[Material provided start]

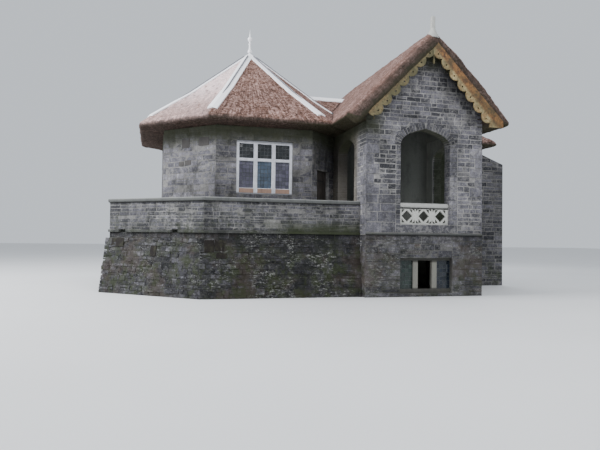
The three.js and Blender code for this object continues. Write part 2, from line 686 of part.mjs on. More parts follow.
function addCellarWindow() {
  const lightLeft = (light) => CELLAR_LEFT + light * (CELLAR_LIGHT + CELLAR_MULLION);
  const lights = [0, 1, 2].map((light) => block(
    lightLeft(light) - (light === 0 ? REACH : 0),
    lightLeft(light) + CELLAR_LIGHT + (light === 2 ? REACH : 0),
    -REACH, REACH, CELLAR_GLASS_BASE, CELLAR_GLASS_TOP));
  const frame = block(CELLAR_LEFT + GAP, CELLAR_RIGHT - GAP,
    CELLAR_FRAME_Y, CELLAR_FRAME_Y + CELLAR_FRAME_DEPTH, CELLAR_SILL + GAP, CELLAR_HEAD - GAP);
  add('basement_window_frame', cut(frame, ...lights), finish.dressed);
  const y = CELLAR_FRAME_Y + CELLAR_FRAME_DEPTH / 2;
  [['left', 0], ['right', 2]].forEach(([name, light]) => {
    add(`basement_window_glass_${name}`,
      block(lightLeft(light) + GAP, lightLeft(light) + CELLAR_LIGHT - GAP, y, y + GLASS_THICK,
        CELLAR_GLASS_BASE + GAP, CELLAR_GLASS_TOP - GAP),
      finish.glass);
  });
}

// Rooms at the back, under one floor

function addBackRooms() {
  const left = PAV_RIGHT + PAV_CANT + GAP;
  const rightInner = PORCH_WIDTH - REAR_WALL;
  const backInner = BACK_ROOM_BACK - REAR_WALL;
  const side = OUTSHOT_BACK + GAP;
  add('back_room_wall', prism([
    [left, side], [left + REAR_WALL, side], [left + REAR_WALL, backInner],
    [rightInner, backInner], [rightInner, side], [PORCH_WIDTH, side],
    [PORCH_WIDTH, BACK_ROOM_BACK], [left, BACK_ROOM_BACK],
  ], 0, WALL_TOP), finish.rubble);
  const start = PORCH_WIDTH + GAP;
  const backStart = rightInner;
  const inner = OUTSHOT_RIGHT - REAR_WALL;
  add('outshot_wall', prism([
    [start, OUTSHOT_FRONT], [OUTSHOT_RIGHT, OUTSHOT_FRONT], [OUTSHOT_RIGHT, OUTSHOT_BACK],
    [backStart, OUTSHOT_BACK], [backStart, OUTSHOT_BACK - REAR_WALL], [inner, OUTSHOT_BACK - REAR_WALL],
    [inner, OUTSHOT_FRONT + REAR_WALL], [start, OUTSHOT_FRONT + REAR_WALL],
  ], 0, WALL_TOP), finish.rubble);
  const step = PORCH_WIDTH - PORCH_WALL - GAP;
  add('back_room_floor', prism([
    [left, PORCH_BACK + GAP], [step, PORCH_BACK + GAP], [step, OUTSHOT_FRONT + REAR_WALL + GAP],
    [inner - GAP, OUTSHOT_FRONT + REAR_WALL + GAP], [inner - GAP, OUTSHOT_BACK - REAR_WALL - GAP],
    [rightInner - GAP, OUTSHOT_BACK - REAR_WALL - GAP], [rightInner - GAP, backInner - GAP],
    [left + REAR_WALL + GAP, backInner - GAP], [left + REAR_WALL + GAP, OUTSHOT_BACK - REAR_WALL],
    [left, OUTSHOT_BACK - REAR_WALL],
  ], FLOOR_BASE, FLOOR_TOP), finish.paving);
  const yard = shapeOf([
    [OUTSHOT_RIGHT + GAP, 0], [YARD_WALL_END, 0], [YARD_WALL_END, YARD_WALL_END_TOP],
    [OUTSHOT_RIGHT + GAP, YARD_WALL_TOP],
  ]);
  add('yard_wall', upright(yard, [0, OUTSHOT_FRONT], 0, REAR_WALL), finish.rubble);
}

// Thatch, with each later roof cut to lie against the earlier ones

function addRoofs() {
  const room = gableHollow(0);
  add('pavilion_thatch', largest(cut(pavilionRoof(0), pavilionHollow(), room)), finish.thatch);
  add('porch_thatch',
    largest(cut(gableRoof(0), gableHollow(-GAP), vergeHollow(), pavilionRoof(GAP))), finish.thatch);
  const shell = cut(crossRoof(0), crossHollow(), pavilionRoof(GAP), gableRoof(GAP));
  const [linkPiece, outshotPiece] = splitAtGable(shell);
  add('link_thatch', linkPiece, finish.thatch);
  add('outshot_thatch', outshotPiece, finish.thatch);
}

// The parts of a solid on the left and on the right of the gable's middle
function splitAtGable(solid) {
  const leftHalf = block(-FAR, PORCH_CENTRE, 0, FAR, 0, FAR);
  const rightHalf = block(PORCH_CENTRE, FAR, 0, FAR, 0, FAR);
  return [leftHalf, rightHalf].map((half) => largest(solid.intersect(half)));
}

// Lead on the hips and ridges: a layer of the roof's own form, kept only along each line
function leadLayer(roof) {
  return cut(roof(LEAD), roof(LEAD_LIFT));
}

function strip(from, to, width) {
  const way = new THREE.Vector2(to[0] - from[0], to[1] - from[1]).normalize();
  const side = new THREE.Vector2(-way.y, way.x).multiplyScalar(width / 2);
  return prism([
    [from[0] - side.x, from[1] - side.y], [to[0] - side.x, to[1] - side.y],
    [to[0] + side.x, to[1] + side.y], [from[0] + side.x, from[1] + side.y],
  ], SOFFIT - REACH, PAV_APEX + REACH);
}

function addLead() {
  const corners = offsetPath(pavilionPath, -PAV_EAVE, true);
  const mask = towardsMiddle(corners, HIP_LEAD_END)
    .map((end) => strip(pavilionCentre, end, HIP_LEAD_WIDTH))
    .reduce((sum, arm) => sum.add(arm));
  const crown = prism(towardsMiddle(corners, APEX_LEAD / (PAV_SIDE + PAV_CANT)),
    SOFFIT, PAV_APEX + REACH);
  const others = [gableRoof(LEAD + GAP), crossRoof(LEAD + GAP)];
  add('pavilion_hip_lead',
    largest(cut(leadLayer(pavilionRoof).intersect(mask.add(crown)), ...others)), finish.lead);
  const middle = (OUTSHOT_FRONT + OUTSHOT_BACK) / 2;
  const crossStrip = strip([pavilionCentre[0], middle], [PORCH_CENTRE, middle], RIDGE_LEAD_WIDTH);
  const around = [pavilionRoof(GAP + LEAD), gableRoof(GAP)];
  add('link_ridge_lead',
    largest(cut(leadLayer(crossRoof).intersect(crossStrip), ...around)), finish.lead);
}

// Finials

function addPavilionFinial() {
  const rings = FINIAL_RINGS.map(([radius, height]) => new THREE.Vector2(radius, height));
  const geometry = new THREE.LatheGeometry(rings, FINIAL_SIDES);
  geometry.rotateX(Math.PI / 2);
  geometry.translate(pavilionCentre[0], pavilionCentre[1], PAV_APEX + LEAD + GAP);
  add('pavilion_finial', toSolid(geometry), finish.lead);
}

// A square post that sits astride the ridge
function addGablePost() {
  const middleY = -GABLE_VERGE + POST_HALF;
  const ring = (half, height) => atLevel([
    [PORCH_CENTRE - half, middleY - half], [PORCH_CENTRE + half, middleY - half],
    [PORCH_CENTRE + half, middleY + half], [PORCH_CENTRE - half, middleY + half],
  ], GABLE_RIDGE + height);
  const post = loft([
    ring(POST_HALF, -POST_HALF), ring(POST_HALF, POST_SHOULDER), ring(POST_NECK_HALF, POST_NECK),
    ring(POST_TIP_HALF, POST_HEIGHT),
  ]);
  add('gable_finial', largest(cut(post, gableRoof(GAP))), finish.cream);
}

// One bargeboard, drawn for the left half of the gable and mirrored for the right
function boardShape(end, mirrored) {
  const upper = (across) => GABLE_RIDGE - GABLE_DROP + BOARD_RAISE - across * GABLE_PITCH;
  const lower = (across) => upper(across) - BOARD_DROP - across * BOARD_SPREAD;
  const place = (across, z) => [PORCH_CENTRE + (mirrored ? across : -across), z];
  const fall = Math.atan(GABLE_PITCH + BOARD_SPREAD);
  const along = new THREE.Vector2(Math.cos(fall), -Math.sin(fall));
  const away = new THREE.Vector2(-Math.sin(fall), -Math.cos(fall));
  const spread = Math.acos(LOBE_SINK / LOBE_RADIUS); // half of the arc that stands out below the edge
  const points = [place(GAP, upper(GAP)), place(GAP, lower(GAP))];
  for (let lobe = 0; lobe < BOARD_LOBES; lobe += 1) {
    const across = (lobe + 0.5) * LOBE_PITCH;
    const centre = new THREE.Vector2(across, lower(across)).addScaledVector(away, -LOBE_SINK);
    for (let step = 0; step <= LOBE_STEPS; step += 1) {
      const turn = spread * (2 * step / LOBE_STEPS - 1);
      const spot = centre.clone()
        .addScaledVector(away, LOBE_RADIUS * Math.cos(turn))
        .addScaledVector(along, LOBE_RADIUS * Math.sin(turn));
      points.push(place(spot.x, spot.y));
    }
  }
  points.push(place(end, Math.max(lower(end), BOARD_FOOT)), place(end, upper(end)));
  return points;
}

function addBargeboards() {
  const face = -GABLE_VERGE - GAP - BOARD_THICK;
  const below = block(-FAR, FAR, face - REACH, REACH, 0, BOARD_FOOT);
  const half = GAP / 2; // the boards meet at the middle of the gable
  const rightOfMiddle = block(PORCH_CENTRE - half, FAR, face - REACH, REACH, 0, FAR);
  const leftOfMiddle = block(-FAR, PORCH_CENTRE + half, face - REACH, REACH, 0, FAR);
  for (const [name, end, mirrored, other] of [
    ['left', LEFT_BOARD_END, false, rightOfMiddle], ['right', RIGHT_BOARD_END, true, leftOfMiddle]]) {
    const board = upright(shapeOf(boardShape(end, mirrored)), [0, face], 0, BOARD_THICK);
    add(`bargeboard_${name}`, largest(cut(board, below, other)), finish.ochre);
  }
}

addTerrace();
addPavilion();
addPorch();
addBackRooms();
addRoofs();
addLead();
addPavilionFinial();
addGablePost();
addBargeboards();

// The origin is under the middle of the whole, on the ground
const bounds = new THREE.Box3().setFromObject(cottage);
cottage.position.set(-(bounds.min.x + bounds.max.x) / 2, -(bounds.min.y + bounds.max.y) / 2, -bounds.min.z);

export default cottage;
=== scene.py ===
import math
import random

import bmesh
import bpy
from mathutils import Matrix, Vector


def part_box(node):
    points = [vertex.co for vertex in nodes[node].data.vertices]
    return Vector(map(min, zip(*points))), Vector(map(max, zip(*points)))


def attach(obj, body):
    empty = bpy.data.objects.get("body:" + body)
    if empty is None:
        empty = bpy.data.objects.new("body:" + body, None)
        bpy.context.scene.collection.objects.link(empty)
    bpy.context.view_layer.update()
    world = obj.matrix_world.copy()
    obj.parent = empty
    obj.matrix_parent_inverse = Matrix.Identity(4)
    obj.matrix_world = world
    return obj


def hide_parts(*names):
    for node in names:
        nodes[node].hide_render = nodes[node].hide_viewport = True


# Thatched garden cottage. Metres, x to the right, y to the back, z up.
# Plan places below are measured from the front left corner of the porch wall.

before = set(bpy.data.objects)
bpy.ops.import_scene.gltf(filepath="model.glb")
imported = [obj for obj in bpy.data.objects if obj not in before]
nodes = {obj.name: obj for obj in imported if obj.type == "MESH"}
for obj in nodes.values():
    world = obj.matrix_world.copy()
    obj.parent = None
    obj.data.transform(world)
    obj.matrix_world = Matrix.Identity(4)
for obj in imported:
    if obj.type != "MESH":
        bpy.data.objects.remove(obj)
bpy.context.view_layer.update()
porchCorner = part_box("porch_gable_wall")[0]


def site(x, y, z=0.0):
    return Vector((porchCorner.x + x, porchCorner.y + y, z))


# Camera, light and floor

view = {
    "eye": (-5.786, -14.649, 1.685),
    "heading": 14.77,  # degrees to the right of straight back
    "rise": 1.283,
    "roll": 0.716,
    "lens": 33.0,
    "sensor": 36.0,
    "far": 400.0,
}
studio = {
    "sky": (0.80, 0.86, 0.93, 1.0),
    "skyPower": 0.89,
    "soft": [  # place, aim, size, power, colour
        ((-21.0, -3.0, 16.0), (-1.0, 0.0, 4.0), 12.0, 7900.0, (0.95, 0.97, 1.0)),
        ((0.0, -19.0, 15.0), (1.0, 0.0, 4.0), 12.0, 1950.0, (0.98, 0.98, 1.0)),
        ((11.0, 8.0, 16.0), (0.0, 0.0, 3.0), 12.0, 1200.0, (0.90, 0.95, 1.0)),
    ],
    "floor": 90.0,
    "floorLevel": -0.002,
}


def addCamera():
    data = bpy.data.cameras.new("camera")
    data.lens = view["lens"]
    data.sensor_width = view["sensor"]
    data.clip_end = view["far"]
    camera = bpy.data.objects.new("camera", data)
    bpy.context.scene.collection.objects.link(camera)
    turn = Matrix.Rotation(math.radians(-view["heading"]), 4, "Z")
    lift = Matrix.Rotation(math.radians(90.0 + view["rise"]), 4, "X")
    lean = Matrix.Rotation(math.radians(view["roll"]), 4, "Z")
    camera.matrix_world = Matrix.Translation(site(*view["eye"])) @ turn @ lift @ lean
    bpy.context.scene.camera = camera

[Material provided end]

* Written exercise:
Take the line that contains "addTerrace();", the line that contains "obj.parent = empty", and all lines between, and give them again exactly; include no other line.

* Exercise response:
addTerrace();
addPavilion();
addPorch();
addBackRooms();
addRoofs();
addLead();
addPavilionFinial();
addGablePost();
addBargeboards();

// The origin is under the middle of the whole, on the ground
const bounds = new THREE.Box3().setFromObject(cottage);
cottage.position.set(-(bounds.min.x + bounds.max.x) / 2, -(bounds.min.y + bounds.max.y) / 2, -bounds.min.z);

export default cottage;
=== scene.py ===
import math
import random

import bmesh
import bpy
from mathutils import Matrix, Vector


def part_box(node):
    points = [vertex.co for vertex in nodes[node].data.vertices]
    return Vector(map(min, zip(*points))), Vector(map(max, zip(*points)))


def attach(obj, body):
    empty = bpy.data.objects.get("body:" + body)
    if empty is None:
        empty = bpy.data.objects.new("body:" + body, None)
        bpy.context.scene.collection.objects.link(empty)
    bpy.context.view_layer.update()
    world = obj.matrix_world.copy()
    obj.parent = empty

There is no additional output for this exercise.